We need to move away from “holding people accountable” and instead work to support people to proactively take accountability for themselves. It is not another person’s job to hold you accountable—that is your job. People can support you to be accountable, but no one but you can do the hard work of taking accountability for yourself. Don’t wait until someone else has to bring up your behavior.
Making Accountability Safe
In an emotionally safe environment, owning mistakes is met with acceptance and understanding, not recrimination. This encourages open communication, trust, and security. When people feel safe to admit mistakes, it fosters honest dialogue, collaborative problem-solving, empathy, and compassion, allowing for mutual support during difficult times.
In addition, efforts to repair the damage caused by a mistake are always appreciated. Taking responsibility goes beyond admitting fault; it includes making amends and taking steps to prevent the mistake from recurring. This approach shows a commitment to personal growth and the health of the relationship. It demonstrates that you are willing to make things right and that you value the trust and respect of those around you.
From that perspective, we’ll take a look at a couple that has had trouble with the proactive aspects of taking accountability, and see how that makes what should have been the simple shared goal of saving for a well deserved vacation, instead, a harrowing argument that nearly cost them their relationship:
Joe & Bill: Proactive Accountability
It all started with a misunderstanding over a shared financial goal. Joe and Bill had agreed to save up for a vacation to Italy, a dream they had both cherished for years. They had set up a joint savings account and made a plan to contribute equally each month. However, Bill had recently made an impulsive purchase, draining a significant portion without consulting Joe.
When Joe checked the account and saw the missing funds, he was furious. He waited for Bill to come home from work to confront him. “Bill, what happened to our vacation fund? We were supposed to be saving for Italy, and now there’s a big chunk missing!”
Bill looked surprised and then guilty. “Oh, that. I’m sorry, Joe. I saw a sale on a new laptop I’ve been wanting for a while, and jumped at the chance. I meant to tell you, but I forgot.”
Joe’s face tightened with anger. “You forgot? We’ve been planning this trip for months, Bill. You can’t just take money out without talking to me first!”
Bill sighed, feeling cornered. “I said I’m sorry, Joe. I’ll put the money back next month - It’s not that big of a deal.”
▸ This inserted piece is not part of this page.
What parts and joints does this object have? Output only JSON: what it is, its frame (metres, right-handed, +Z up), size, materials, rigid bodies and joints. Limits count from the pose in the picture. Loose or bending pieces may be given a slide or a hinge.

Joe was furious at Bill’s flippant apology, “Not that big of a deal? It’s a huge deal to me! You didn’t just forget, you completely ignored our plan and our partnership in the process!”
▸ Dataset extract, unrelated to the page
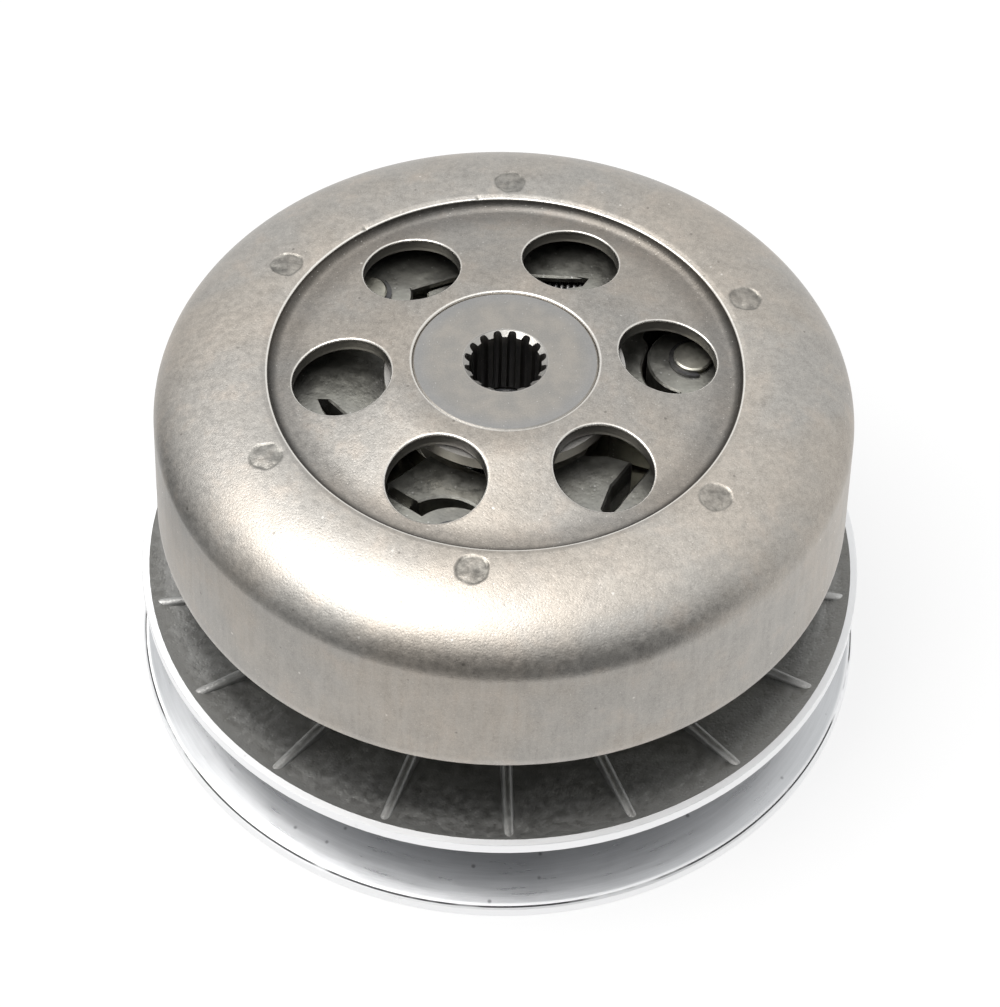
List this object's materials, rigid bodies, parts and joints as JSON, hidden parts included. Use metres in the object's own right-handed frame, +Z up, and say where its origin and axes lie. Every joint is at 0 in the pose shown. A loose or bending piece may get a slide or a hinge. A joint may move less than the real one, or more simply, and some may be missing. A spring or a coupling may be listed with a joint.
{
  "type": "centrifugal clutch",
  "caption": "Centrifugal clutch with a steel bell, sprung shoes on a carrier and a variable belt pulley of two ribbed sheaves around a bearing tube.",
  "frame": {"origin": "centre of the rim face of the fixed sheave, on which the clutch stands", "axes": "+Z up along the shaft from the pulley to the bell; +X to the right in the picture's view, +Y away from the camera"},
  "size_m": [0.153, 0.153, 0.0828],
  "materials": {
    "blasted_steel": "blasted and tumbled, satin",
    "turned_steel": "fine turned",
    "cast_aluminium": "cast, machined belt faces and rims",
    "ground_steel": "ground",
    "bearing_steel": "polished",
    "cage_steel": "pressed sheet",
    "spring_steel": "dark oiled wire",
    "zinc_steel": "zinc plated",
    "black_rubber": "matte",
    "shoe_casting": "die cast, blasted",
    "friction_lining": "moulded friction material"
  },
  "bodies": {
    "pulley": {"fixed_sheave": "cast_aluminium", "sheave_tube": "ground_steel", "cam_guide_pins": "ground_steel", "ball_bearing_outer_ring": "bearing_steel", "bearing_circlip": "spring_steel", "needle_bearing_cup": "bearing_steel", "clutch_carrier": "zinc_steel", "carrier_lock_nut": "zinc_steel", "upper_spring_seat": "zinc_steel", "main_spring": "spring_steel", "shoe_pivot_pins": "zinc_steel", "pivot_pin_clips": "spring_steel", "damper_posts": "zinc_steel", "damper_rubbers": "black_rubber"},
    "bell": {"clutch_bell": "blasted_steel", "splined_hub": "turned_steel"},
    "spring_seat": {"lower_spring_seat": "zinc_steel"},
    "sheave": {"moving_sheave": "cast_aluminium", "sheave_sleeve": "ground_steel", "seal_collar": "ground_steel", "sleeve_o_ring": "black_rubber", "sleeve_oil_seals": "black_rubber"},
    "shoe_1": {"clutch_shoe_1": "shoe_casting", "shoe_lining_1": "friction_lining", "return_spring_1": "spring_steel"},
    "shoe_2": {"clutch_shoe_2": "shoe_casting", "shoe_lining_2": "friction_lining", "return_spring_2": "spring_steel"},
    "shoe_3": {"clutch_shoe_3": "shoe_casting", "shoe_lining_3": "friction_lining", "return_spring_3": "spring_steel"},
    "bearing_inner": {"ball_bearing_inner_ring": "bearing_steel"},
    "bearing_cage": {"ball_bearing_balls": "bearing_steel", "ball_bearing_cage": "cage_steel"},
    "needle_cage": {"needle_rollers": "bearing_steel", "needle_cage": "cage_steel"}
  },
  "joints": [
    {"name": "bell_spin", "type": "hinge", "parent": "pulley", "child": "bell", "pos_m": [0, 0, 0.07], "axis": [0, 0, 1], "continuous": true},
    {"name": "sheave_slide", "type": "slide", "parent": "pulley", "child": "spring_seat", "axis": [0, 0, 1], "range_m": [0, 0.012], "stiffness_N_per_m": 9000, "springref_m": -0.02, "deforming": ["main_spring"]},
    {"name": "sheave_cam_turn", "type": "hinge", "parent": "spring_seat", "child": "sheave", "pos_m": [0, 0, 0.02], "axis": [0, 0, 1], "range_deg": [0, 40.01]},
    {"name": "bearing_spin", "type": "hinge", "parent": "pulley", "child": "bearing_inner", "pos_m": [0, 0, 0.0065], "axis": [0, 0, 1], "continuous": true},
    {"name": "bearing_cage_spin", "type": "hinge", "parent": "pulley", "child": "bearing_cage", "pos_m": [0, 0, 0.0065], "axis": [0, 0, 1], "continuous": true},
    {"name": "needle_cage_spin", "type": "hinge", "parent": "pulley", "child": "needle_cage", "pos_m": [0, 0, 0.058], "axis": [0, 0, 1], "continuous": true},
    {"name": "shoe_1_swing", "type": "hinge", "parent": "pulley", "child": "shoe_1", "pos_m": [0.03787, 0.01122, 0.062], "axis": [0, 0, 1], "range_deg": [0, 2.2], "stiffness_Nm_per_rad": 25, "springref_deg": -6.88, "deforming": ["return_spring_1"]},
    {"name": "shoe_2_swing", "type": "hinge", "parent": "pulley", "child": "shoe_2", "pos_m": [-0.02865, 0.02719, 0.062], "axis": [0, 0, 1], "range_deg": [0, 2.2], "stiffness_Nm_per_rad": 25, "springref_deg": -6.88, "deforming": ["return_spring_2"]},
    {"name": "shoe_3_swing", "type": "hinge", "parent": "pulley", "child": "shoe_3", "pos_m": [-0.00922, -0.03841, 0.062], "axis": [0, 0, 1], "range_deg": [0, 2.2], "stiffness_Nm_per_rad": 25, "springref_deg": -6.88, "deforming": ["return_spring_3"]}
  ],
  "couplings": [
    {"joint": "sheave_cam_turn", "follows": "sheave_slide", "rad_per_m": 58.178},
    {"joint": "bearing_cage_spin", "follows": "bearing_spin", "ratio": 0.4}
  ]
}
Bill, feeling defensive, retorted, “I made a mistake, Joe, everyone makes mistakes - Why can’t you just accept my apology and move on?”
Joe, feeling unheard and dismissed, decided to drop the conversation, and left the room but the resentment lingered. Over the next few days, tension remained between them. Joe avoided talking about the vacation fund, while Bill acted as if everything was normal, taking the silence on the matter as the signal that the matter was closed.
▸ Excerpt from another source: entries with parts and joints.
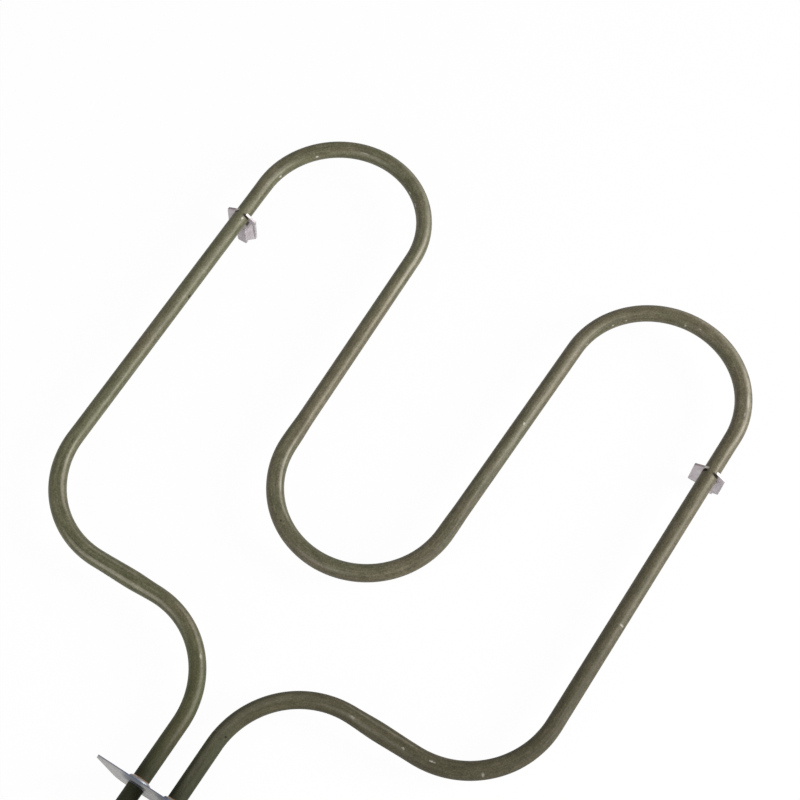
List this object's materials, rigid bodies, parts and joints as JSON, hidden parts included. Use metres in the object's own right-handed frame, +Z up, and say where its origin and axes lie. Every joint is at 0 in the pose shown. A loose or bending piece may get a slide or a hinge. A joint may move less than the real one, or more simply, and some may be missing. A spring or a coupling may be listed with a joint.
{
  "type": "tubular heating element",
  "caption": "Sheathed tubular oven heating element bent to a W, with a tapered wall plate at its leads, blade terminals and sheet support clips.",
  "frame": {"origin": "middle of the wall plate's seat face (the face towards the terminals), on the plane of the rod's centreline", "axes": "+Y from the wall plate into the oven, +X to the right, +Z up, away from the support clips' feet"},
  "size_m": [0.2828, 0.372, 0.0299],
  "materials": {
    "sheath": "dark olive oxide on a nickel-chrome steel tube",
    "magnesia": "packed white magnesium oxide powder, opaque",
    "coil": "nickel-chrome resistance wire",
    "plate": "plain bright steel sheet",
    "pin": "nickel-plated steel",
    "seal": "silicone rubber bush",
    "blade": "nickel-plated steel",
    "braze": "copper brazing metal, heat tinted",
    "clip": "bright steel sheet"
  },
  "bodies": {
    "root": {"sheath": "sheath", "magnesia_insulation": "magnesia", "resistance_coil": "coil", "wall_plate": "plate", "terminal_pin_left": "pin", "end_seal_left": "seal", "spade_terminal_left": "blade", "braze_ring_left": "braze", "support_clip_left": "clip", "terminal_pin_right": "pin", "end_seal_right": "seal", "spade_terminal_right": "blade", "braze_ring_right": "braze", "support_clip_right": "clip"}
  },
  "joints": []
}
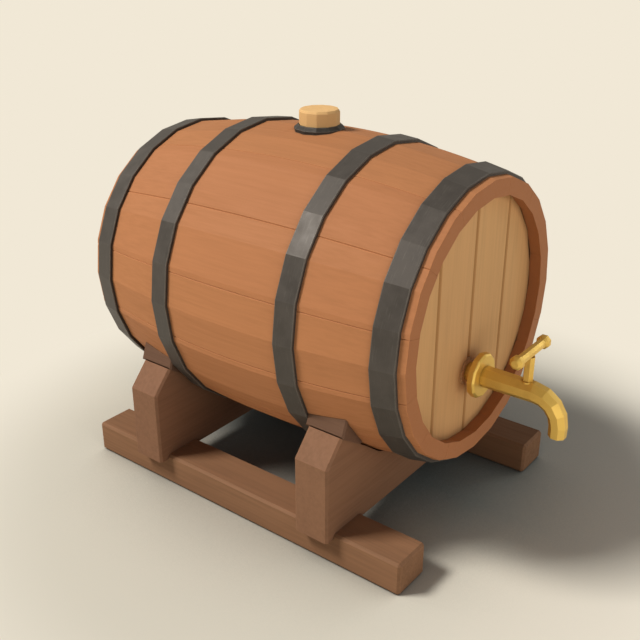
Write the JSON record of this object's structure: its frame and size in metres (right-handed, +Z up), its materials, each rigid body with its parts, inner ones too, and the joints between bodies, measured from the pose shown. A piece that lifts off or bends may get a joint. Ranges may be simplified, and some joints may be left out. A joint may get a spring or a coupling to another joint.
{
  "type": "keg on cradle",
  "caption": "Small wooden keg with dark iron hoops lying on a wooden cradle, with a lift-out bung on top and a brass spout tap worked by a crossbar.",
  "frame": {"origin": "on the floor, at the middle of the footprint of the whole part", "axes": "+Z up; Y along the keg, with the tap at the -Y end; X across the keg"},
  "size_m": [0.2738, 0.4244, 0.3409],
  "materials": {
    "stave_wood": "oiled, warm brown",
    "head_wood": "oiled, paler than the staves",
    "dowel_wood": "plain",
    "hoop_iron": "blackened, satin",
    "rivet_iron": "blackened, satin",
    "bush_iron": "blackened, satin",
    "bung_wood": "bare, pale",
    "tap_brass": "satin, with rubbed edges",
    "cork": "matt cork",
    "seal_rubber": "matt",
    "screw_steel": "plain",
    "skid_wood": "stained brown, matt",
    "saddle_wood": "stained brown, matt",
    "chock_wood": "stained brown, matt"
  },
  "bodies": {
    "cradle": {"left_skid": "skid_wood", "right_skid": "skid_wood", "front_saddle": "saddle_wood", "back_saddle": "saddle_wood", "front_left_chock": "chock_wood", "front_right_chock": "chock_wood", "back_left_chock": "chock_wood", "back_right_chock": "chock_wood", "cradle_screws": "screw_steel", "chock_dowels": "dowel_wood"},
    "keg": {"bung_stave": "stave_wood", "left_stave_1": "stave_wood", "left_stave_2": "stave_wood", "left_stave_3": "stave_wood", "left_stave_4": "stave_wood", "left_stave_5": "stave_wood", "left_stave_6": "stave_wood", "right_stave_1": "stave_wood", "right_stave_2": "stave_wood", "right_stave_3": "stave_wood", "right_stave_4": "stave_wood", "right_stave_5": "stave_wood", "right_stave_6": "stave_wood", "right_stave_7": "stave_wood", "front_head_board_1": "head_wood", "front_head_board_2": "head_wood", "front_head_board_3": "head_wood", "front_head_board_4": "head_wood", "back_head_board_1": "head_wood", "back_head_board_2": "head_wood", "back_head_board_3": "head_wood", "back_head_board_4": "head_wood", "front_head_dowels": "dowel_wood", "back_head_dowels": "dowel_wood", "front_chime_hoop": "hoop_iron", "front_bilge_hoop": "hoop_iron", "back_bilge_hoop": "hoop_iron", "back_chime_hoop": "hoop_iron", "hoop_rivets": "rivet_iron", "bung_bush": "bush_iron", "tap_barrel": "tap_brass", "tap_collar": "tap_brass", "tap_cork": "cork", "stop_screw": "screw_steel"},
    "bung": {"bung": "bung_wood"},
    "tap_key": {"tap_plug": "tap_brass", "plug_seal": "seal_rubber", "crossbar": "tap_brass", "left_knob": "tap_brass", "right_knob": "tap_brass"}
  },
  "joints": [
    {"name": "keg_lift", "type": "slide", "parent": "cradle", "child": "keg", "axis": [0, 0, 1], "range_m": [0, 0.08]},
    {"name": "bung_lift", "type": "slide", "parent": "keg", "child": "bung", "axis": [0, 0, 1], "range_m": [0, 0.06]},
    {"name": "tap_turn", "type": "hinge", "parent": "keg", "child": "tap_key", "pos_m": [0, -0.17561, 0.1417], "axis": [0, 0, 1], "range_deg": [0, 90]}
  ]
}
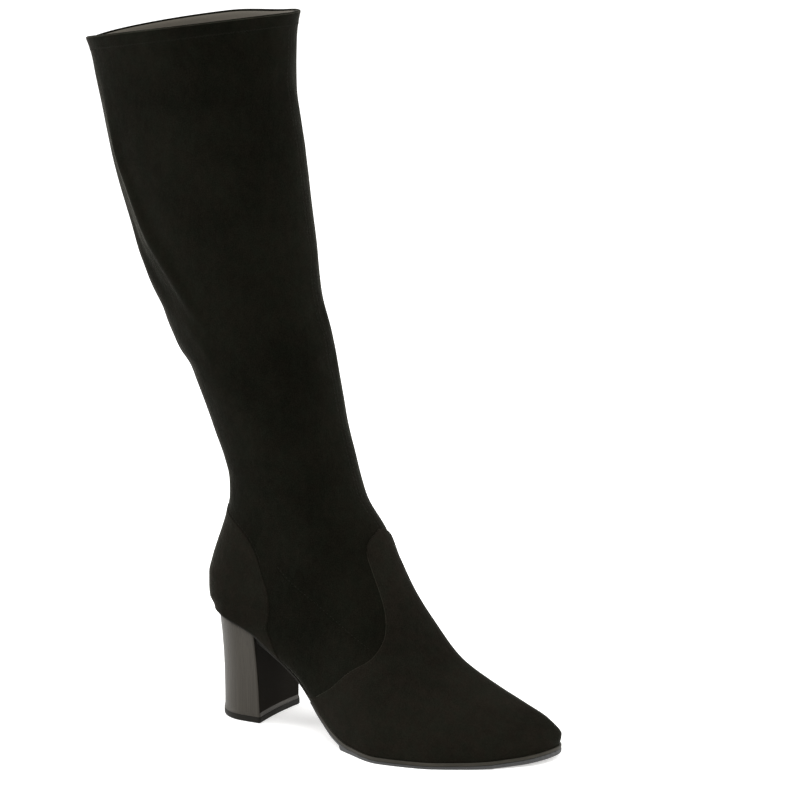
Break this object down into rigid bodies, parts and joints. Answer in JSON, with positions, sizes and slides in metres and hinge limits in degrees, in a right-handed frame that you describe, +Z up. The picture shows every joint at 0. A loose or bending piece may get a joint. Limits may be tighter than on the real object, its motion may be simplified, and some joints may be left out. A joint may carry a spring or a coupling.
{
  "type": "knee-high boot",
  "caption": "Right knee-high pull-on boot in stretch suede with a soft almond toe, a short medial zip and a rounded block heel.",
  "frame": {"origin": "on the ground under the heel, in the wearing face of the top lift, in the boot's long middle plane", "axes": "+X forwards to the toe, +Y to the medial side (the wearer's left), +Z up the shaft"},
  "size_m": [0.3243, 0.0997, 0.4389],
  "materials": {
    "upper": "napped micro-suede, black",
    "vamp": "napped micro-suede, black",
    "counter": "napped micro-suede, black",
    "hem_band": "folded micro-suede, black",
    "insole": "smooth lining, dark",
    "outsole": "satin, dark grey",
    "heel_block": "satin stacked look, dark grey",
    "top_lift": "matte, black",
    "zip_coil": "closed nylon coil, black",
    "zip_slider": "black enamel",
    "zip_pull": "black enamel with bright edges"
  },
  "bodies": {
    "boot": {"upper": "upper", "vamp": "vamp", "counter": "counter", "hem_band": "hem_band", "insole": "insole", "outsole": "outsole", "heel_block": "heel_block", "top_lift": "top_lift", "zip_coil": "zip_coil", "zip_slider": "zip_slider"},
    "zip_pull": {"zip_pull": "zip_pull"}
  },
  "joints": [
    {"name": "pull_hinge", "type": "hinge", "parent": "boot", "child": "zip_pull", "pos_m": [0.01128, 0.03917, 0.21639], "axis": [0.9976, 0.0687, 0], "range_deg": [-3, 150]}
  ]
}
One evening, after another argument sparked by a minor issue, Joe finally exploded. “You never take responsibility for anything, Bill! It’s not just about the money—it’s about respecting our decisions and commitments.”
Bill, realizing the depth of Joe’s frustration, tried to defend himself. “I apologized, Joe. What more do you want from me?”
“I want you to own your actions, Bill. Not just say ‘sorry’ and move on like nothing happened. I need to see that you understand the impact of your actions and that you’re committed to making it right.” Joe replied, his voice shaking with emotion.
Bill took a deep breath, realizing that he had failed to show accountability. “Okay, Joe. I can see your point. Let’s sit down and talk about how we can fix this.”
They sat at the kitchen table, and Bill started, “I’m really sorry for what I did. I didn’t just forget; I made a choice without considering our plans and your feelings. I realize now how much that hurt you.”
Joe nodded, feeling slightly relieved. “Thank you, Bill. I need to know that we’re in this together, and that means respecting our agreements and communicating better. I want to know how you’re going to do that in the future.”
Bill continued, “I promise to replace the money I took from our fund within the next two months. I’ll also be more transparent about any major purchases in the future. Let’s also set up a regular time each week to check in on our finances and other important plans so we’re always on the same page.”
Joe smiled for the first time in days. “That sounds like a good plan, Bill. I appreciate you taking responsibility and working with me on this.”
Through this conversation, Joe and Bill began to rebuild their trust. They learned that an effective apology involves more than just words—it requires acknowledging the impact of one’s actions, taking steps to make amends, and committing to change. By practicing proactive accountability, they strengthened their partnership and ensured that future misunderstandings could be resolved more effectively.
Going forward, they will need to continue working on this pattern of behavior so that they don’t fall into old habits, and that will take accountability on both of their parts - commitment and follow through on Bill’s part to change, and boundary setting on Joe’s part to ensure that he doesn’t enable Bill to backslide.
For yourself, whenever possible, work to proactively take accountability for yourself. Say something the moment you know you’ve made a mistake, caused hurt or harm, or acted out of alignment with your values. Check in with someone about your behavior before they have to say something to you. Communicate well. Build a strong moral compass and get clear about your values.